On April 2, 2006, Brown married Daniel Samuel Senor, the former chief spokesperson for the Coalition Provisional Authority in Iraq. Senor is also a former advisor to Mitt Romney and close associate of Paul Singer, Republican power broker and charter school supporter. They had met in Iraq in March 2004, when Senor was spokesman for the Coalition Provisional Authority in Baghdad and Brown was one of the journalists covering his daily news conferences. After Senor returned to Washington in 2004, Brown called him. "I was wildly, wildly curious about his experience in Iraq," she later said. According to the New York Times, "their first date was a group dinner, with Tom Brokaw and another journalist." Senor and Brown married at the Beaver Creek Chapel in Beaver Creek, Colorado. Brown converted to Judaism, her husband's faith. Brown had been married before, briefly, to a Washington, D.C., real estate broker. That marriage ended in divorce.

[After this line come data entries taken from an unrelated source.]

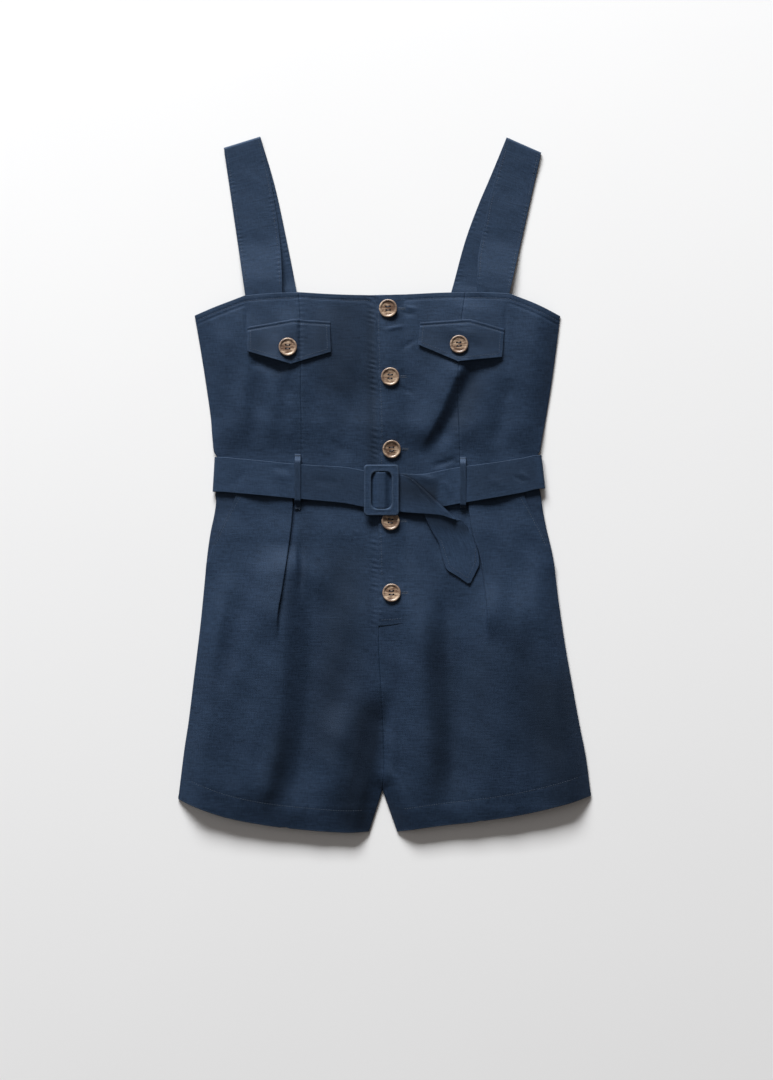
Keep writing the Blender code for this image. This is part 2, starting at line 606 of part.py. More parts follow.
def button(name, x, y, base, tilt_x, tilt_y, look, shown, cutters):
    """Round four-hole button with a raised rim, turned from its half section."""
    section = [(0.0, 0.0), (BUTTON_RADIUS - 1.6, 0.0), (BUTTON_RADIUS, 1.3),
               (BUTTON_RADIUS - 0.9, BUTTON_THICK), (BUTTON_RADIUS - 2.2, BUTTON_THICK),
               (BUTTON_RADIUS - 3.8, BUTTON_THICK - 1.0), (0.0, BUTTON_THICK - 1.1)]
    mesh = bpy.data.meshes.new(name)
    net = bmesh.new()
    corners = [net.verts.new((r * MM, 0.0, z * MM)) for r, z in section]
    for first, last in zip(corners, corners[1:]):
        net.edges.new((first, last))
    net.to_mesh(mesh)
    net.free()
    item = link(name, mesh, look, shown)
    turn = item.modifiers.new("turn", "SCREW")
    turn.angle = 2 * math.pi
    turn.steps = 22
    turn.render_steps = 22
    turn.use_merge_vertices = True
    turn.merge_threshold = 0.00002
    turn.use_normal_calculate = True
    turn.use_smooth_shade = True
    holes = bpy.data.meshes.new(name + "_holes")
    net = bmesh.new()
    for sx in (-1, 1):
        for sy in (-1, 1):
            made = bmesh.ops.create_cone(net, cap_ends=True, segments=6, radius1=BUTTON_HOLE_RADIUS * MM,
                                         radius2=BUTTON_HOLE_RADIUS * MM, depth=8.0 * MM)
            for vertex in made["verts"]:
                vertex.co.x += sx * BUTTON_HOLE_STEP * MM
                vertex.co.y += sy * BUTTON_HOLE_STEP * MM
    net.to_mesh(holes)
    net.free()
    cutter = make_cutter(name + "_holes", holes, cutters)
    for thing in (item, cutter):
        thing.location = (x * MM, y * MM, base * MM)
        thing.rotation_euler = (tilt_x, tilt_y, 0.0)
    boolean(item, cutter, "DIFFERENCE")
    return item


def seat(x, y, extra, lift_slope):
    """Height and tilt of a button on the cloth below it."""
    reach = 8.0
    slope_x = (rise(x + reach, y) - rise(x - reach, y)) / (2 * reach)
    slope_y = (rise(x, y + reach) - rise(x, y - reach)) / (2 * reach) - lift_slope
    base = rise(x, y) + extra + 0.5 * CLOTH + 0.4
    return base, math.atan(slope_y), -math.atan(slope_x)


def make_bodice(look, shown):
    side_left = upper_part(SIDE_LEFT, WAIST_SIDE_LEFT[1])
    side_right = upper_part(SIDE_RIGHT, WAIST_SIDE_RIGHT[1])
    bodice_panel("bodice_side_left", side_left, PRINCESS_LEFT, TOP_SIDE_LEFT,
                 [side_left[-1], WAIST_PRINCESS_LEFT], 9, 1, look, shown)
    bodice_panel("bodice_centre_left", PRINCESS_LEFT, CENTRE_TOP, TOP_CENTRE_LEFT,
                 [WAIST_PRINCESS_LEFT, WAIST_CENTRE], 7, 0, look, shown)
    bodice_panel("bodice_centre_right", CENTRE_TOP, PRINCESS_RIGHT, TOP_CENTRE_RIGHT,
                 [WAIST_CENTRE, WAIST_PRINCESS_RIGHT], 7, 0, look, shown)
    bodice_panel("bodice_side_right", PRINCESS_RIGHT, side_right, TOP_SIDE_RIGHT,
                 [WAIST_PRINCESS_RIGHT, side_right[-1]], 9, -1, look, shown)
    back_top = [(side_left[0][0], side_left[0][1] - 1.0), (-170.0, 196.0), (-130.0, 203.0), (0.0, 203.0),
                (110.0, 203.0), (160.0, 196.0), (side_right[0][0], side_right[0][1] - 1.0)]
    left = [back_top[0]] + side_left[1:]
    right = [back_top[-1]] + side_right[1:]
    back_panel("bodice_back", left, right, back_top, [left[-1], (10.0, 2.0), right[-1]], 8, 18, look, shown)


def make_shorts(look, shown):
    inner_left = CENTRE_LOW + [INNER_LEFT]
    inner_right = CENTRE_LOW + [INNER_RIGHT]
    shorts_front("shorts_front_left", SIDE_LEFT, POCKET_LEFT, PLEAT_LEFT, inner_left, HEM_LEFT, 1.0,
                 look, shown)
    shorts_front("shorts_front_right", SIDE_RIGHT, POCKET_RIGHT, PLEAT_RIGHT, inner_right, HEM_RIGHT, -1.0,
                 look, shown)
    pocket_facing("pocket_facing_left", SIDE_LEFT, POCKET_LEFT, 1.0, look, shown)
    pocket_facing("pocket_facing_right", SIDE_RIGHT, POCKET_RIGHT, -1.0, look, shown)
    left = lower_part(SIDE_LEFT, WAIST_SIDE_LEFT[1])
    right = lower_part(SIDE_RIGHT, WAIST_SIDE_RIGHT[1])
    centre = [(10.0, 2.0), (4.0, -110.0), (-0.7, -306.5), CROTCH]
    hem_left = [(x, y + 1.5) for x, y in HEM_LEFT]
    hem_right = [(x, y + 1.5) for x, y in reversed(HEM_RIGHT)]
    left[-1], right[-1] = hem_left[0], hem_right[-1]
    back_panel("shorts_back_left", left, centre + [hem_left[-1]], [left[0], centre[0]], hem_left, 7, 26,
               look, shown)
    back_panel("shorts_back_right", centre + [hem_right[0]], right, [centre[0], right[0]], hem_right, 7, 26,
               look, shown)


def make_buttons(look, shown, cutters):
    for index, (x, y) in enumerate(PLACKET_BUTTONS, start=1):
        base, tilt_x, tilt_y = seat(x, y, LAID, 0.0)
        button(f"button_placket_{index}", x, y, base, tilt_x, tilt_y, look, shown, cutters)
    for side, (x, y) in FLAP_BUTTONS.items():
        corners = FLAPS[side]
        top_y, low_y = corners["top"][1][1], corners["low"][1][1]
        share = (top_y - y) / (top_y - low_y)
        base, tilt_x, tilt_y = seat(x, y, LAID + FLAP_LIFT * share, FLAP_LIFT / (top_y - low_y))
        button(f"button_flap_{side}", x, y, base, tilt_x, tilt_y, look, shown, cutters)


def hang_together(shown):
    """Parents every piece to one empty at the romper's origin."""
    origin = bpy.data.objects.new("romper_origin", None)
    for item in list(shown.objects):
        item.parent = origin
    shown.objects.link(origin)


def build():
    clear_scene()
    shown, cutters = make_collections()
    make_bodice(NAVY_LINEN, shown)
    make_shorts(NAVY_LINEN, shown)
    placket(NAVY_LINEN, shown)
    for side, corners in FLAPS.items():
        flap(f"pocket_flap_{side}", corners, NAVY_LINEN, shown)
    strap("strap_left", STRAPS["left"], 1.0, NAVY_LINEN, shown)
    strap("strap_right", STRAPS["right"], -1.0, NAVY_LINEN, shown)
    belt(NAVY_LINEN, shown)
    for side, spec in LOOPS.items():
        belt_loop(f"belt_loop_{side}", spec, NAVY_LINEN, shown)
    buckle(NAVY_LINEN, shown, cutters)
    make_buttons(BROWN_HORN, shown, cutters)
    hang_together(shown)


build()
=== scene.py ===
import math

import bmesh
import bpy
import numpy as np
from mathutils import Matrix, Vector
from mathutils.bvhtree import BVHTree


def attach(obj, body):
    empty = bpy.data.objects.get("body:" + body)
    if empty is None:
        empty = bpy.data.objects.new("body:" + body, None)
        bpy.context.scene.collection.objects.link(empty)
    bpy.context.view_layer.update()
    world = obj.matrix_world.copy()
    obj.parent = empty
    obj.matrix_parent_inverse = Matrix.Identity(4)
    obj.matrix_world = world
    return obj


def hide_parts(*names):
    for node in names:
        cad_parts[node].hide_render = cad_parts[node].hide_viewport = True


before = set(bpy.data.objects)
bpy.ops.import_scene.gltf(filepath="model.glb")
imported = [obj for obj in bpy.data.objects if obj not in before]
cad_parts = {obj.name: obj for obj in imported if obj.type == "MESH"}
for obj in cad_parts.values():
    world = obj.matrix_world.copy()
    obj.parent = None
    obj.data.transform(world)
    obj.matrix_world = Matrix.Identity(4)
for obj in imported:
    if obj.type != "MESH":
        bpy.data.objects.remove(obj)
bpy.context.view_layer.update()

# A sleeveless navy linen romper, laid flat with its front up.
# Every table is in millimetres, seen from above, with the shoulders toward +Y.
mm = 0.001
coarse = 1.0
# side as the viewer sees it, the same in names, way toward the centre
bothSides = (("left", "Left", 1.0), ("right", "Right", -1.0))


# lines and tables
def smoothLine(points, corners=()):
    # a rounded line through every point, left sharp at the corners named by their place in the list
    points, perSpan = np.asarray(points, float), 12
    cuts = [0] + sorted(corners) + [len(points) - 1]
    out = []
    for first, last in zip(cuts, cuts[1:]):
        part = points[first:last + 1]
        if len(part) == 2:
            out.append(np.linspace(part[0], part[1], perSpan, endpoint=False))
            continue
        ends = np.vstack([2 * part[0] - part[1], part, 2 * part[-1] - part[-2]])
        for i in range(1, len(ends) - 2):
            knots = [0.0]
            for j in range(3):
                gap = math.dist(ends[i - 1 + j][:2], ends[i + j][:2])
                knots.append(knots[-1] + max(gap, 1e-6) ** 0.5)
            t = np.linspace(knots[1], knots[2], perSpan, endpoint=False)[:, None]
            p0, p1, p2, p3 = ends[i - 1:i + 3]
            a1 = (knots[1] - t) / (knots[1] - knots[0]) * p0 + (t - knots[0]) / (knots[1] - knots[0]) * p1
            a2 = (knots[2] - t) / (knots[2] - knots[1]) * p1 + (t - knots[1]) / (knots[2] - knots[1]) * p2
            a3 = (knots[3] - t) / (knots[3] - knots[2]) * p2 + (t - knots[2]) / (knots[3] - knots[2]) * p3
            b1 = (knots[2] - t) / (knots[2] - knots[0]) * a1 + (t - knots[0]) / (knots[2] - knots[0]) * a2
            b2 = (knots[3] - t) / (knots[3] - knots[1]) * a2 + (t - knots[1]) / (knots[3] - knots[1]) * a3
            out.append((knots[2] - t) / (knots[2] - knots[1]) * b1 + (t - knots[1]) / (knots[2] - knots[1]) * b2)
    out.append(points[-1:])
    return np.vstack(out)


def lengthOf(line):
    return float(np.hypot(*np.diff(np.asarray(line)[:, :2], axis=0).T).sum())


def runOf(line):
    # length gone at each point of a line
    return np.concatenate([[0.0], np.cumsum(np.linalg.norm(np.diff(line, axis=0), axis=1))])


def along(line, share):
    # points at shares of the length of a line
    line = np.asarray(line, float)
    run = np.concatenate([[0.0], np.cumsum(np.hypot(*np.diff(line[:, :2], axis=0).T))])
    share = np.asarray(share, float)
    return np.stack([np.interp(share * run[-1], run, line[:, k]) for k in range(line.shape[1])], -1)


def eased(t):
    t = np.clip(t, 0.0, 1.0)
    return t * t * (3.0 - 2.0 * t)


def tableAt(rows, at):
    # value at a place in a table that runs from high to low, eased between its rows
    rows = np.asarray(rows, float)[::-1]
    at = np.asarray(at, float)
    i = np.clip(np.searchsorted(rows[:, 0], at, side="right") - 1, 0, len(rows) - 2)
    return rows[i, 1] + (rows[i + 1, 1] - rows[i, 1]) * eased((at - rows[i, 0]) / (rows[i + 1, 0] - rows[i, 0]))


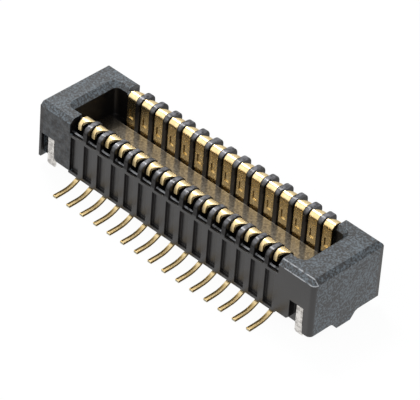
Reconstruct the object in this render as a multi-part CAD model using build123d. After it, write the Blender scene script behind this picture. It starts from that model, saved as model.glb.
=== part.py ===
from build123d import *
import os

os.makedirs("parts", exist_ok=True)

# Sizes are in millimetres. X runs along the rows, Z is up from the board, and the front row lies
# towards -Y. The rear row and its wall are the front ones turned half round about Z.

# Contact grid
contacts_per_row = 15
pitch = 0.50
half_grid = (contacts_per_row - 1) * pitch / 2
contact_columns = [i * pitch - half_grid for i in range(contacts_per_row)]

# Clearances
slot_clearance = 0.027
strip_clearance = 0.01
nail_clearance = 0.01
hook_clearance = 0.02

# How far cuts run past the faces that they open, and joined solids into each other
overrun = 0.2
seam = 0.1

# Contact strip; "out" sizes are measured from the centre plane between the rows, and "drop" sizes
# down from the contact's top. The bend at the lead's heel takes up at most its share of the slope.
strip_thickness = 0.07
contact_width = 0.31
contact_face_out = 0.69
contact_span = 0.41
contact_reach_out = contact_face_out + contact_span
contact_top = 1.99
bend_radius = 0.10
bend_chamfer = 0.065
hook_radius = 0.20
hook_width = 0.12
hook_length = 0.07
hook_end_drop = 0.28
blade_foot = 0.62
lead_width = 0.13
lead_top = 0.275
lead_knee_out = 1.10
foot_heel_out = 1.41
foot_tip_out = 2.00
heel_radius = 0.85
heel_share = 0.95
coin_width = 0.145
coin_top_drop = 0.47
coin_height = 0.28
coin_depth = 0.03

# Housing body; outside the contacts its long walls have a rib, a groove and a rim
end_margin = 1.40
body_half_length = half_grid + end_margin
rib_thickness = 0.05
rib_inner_out = contact_reach_out + hook_clearance
rib_outer_out = rib_inner_out + rib_thickness
groove_width = 0.045
groove_outer_out = rib_outer_out + groove_width
rim_thickness = 0.045
body_half_width = groove_outer_out + rim_thickness
body_top = 1.985
block_bottom = 0.225
wall_bottom = 0.30
corner_radius = 0.14
edge_chamfer = 0.135
rear_chamfer = 0.10
left_chamfer = 0.04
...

On June 24, 2007, Brown announced on Weekend Today that she and her husband were expecting their first baby. On December 18, 2007, Brown gave birth to their son, Eli James Senor, named after his grandfather, James Senor.

In an August 2008 article, Brown addressed charges that her marriage to Senor, who at the time was working as an advisor for the Mitt Romney presidential campaign, represented a conflict of interest for her as a journalist. Brown noted that such marriages were commonplace in Washington, with NBC reporters Chuck Todd and Andrea Mitchell married to a Democratic consultant and Alan Greenspan, respectively.

On October 27, 2008, during a guest appearance on The Daily Show, Brown announced her second pregnancy. On April 6, 2009, Brown gave birth to her second son, Asher Liam Senor. She returned from maternity leave on June 1.

In popular culture

In 2012, Brown performed as a "broadcast journalist" in the play 8.

Brown was portrayed by the actress and comedian Tracey Ullman in her Showtime comedy series Tracey Ullman's State of the Union, and by Kristen Wiig on Saturday Night Live.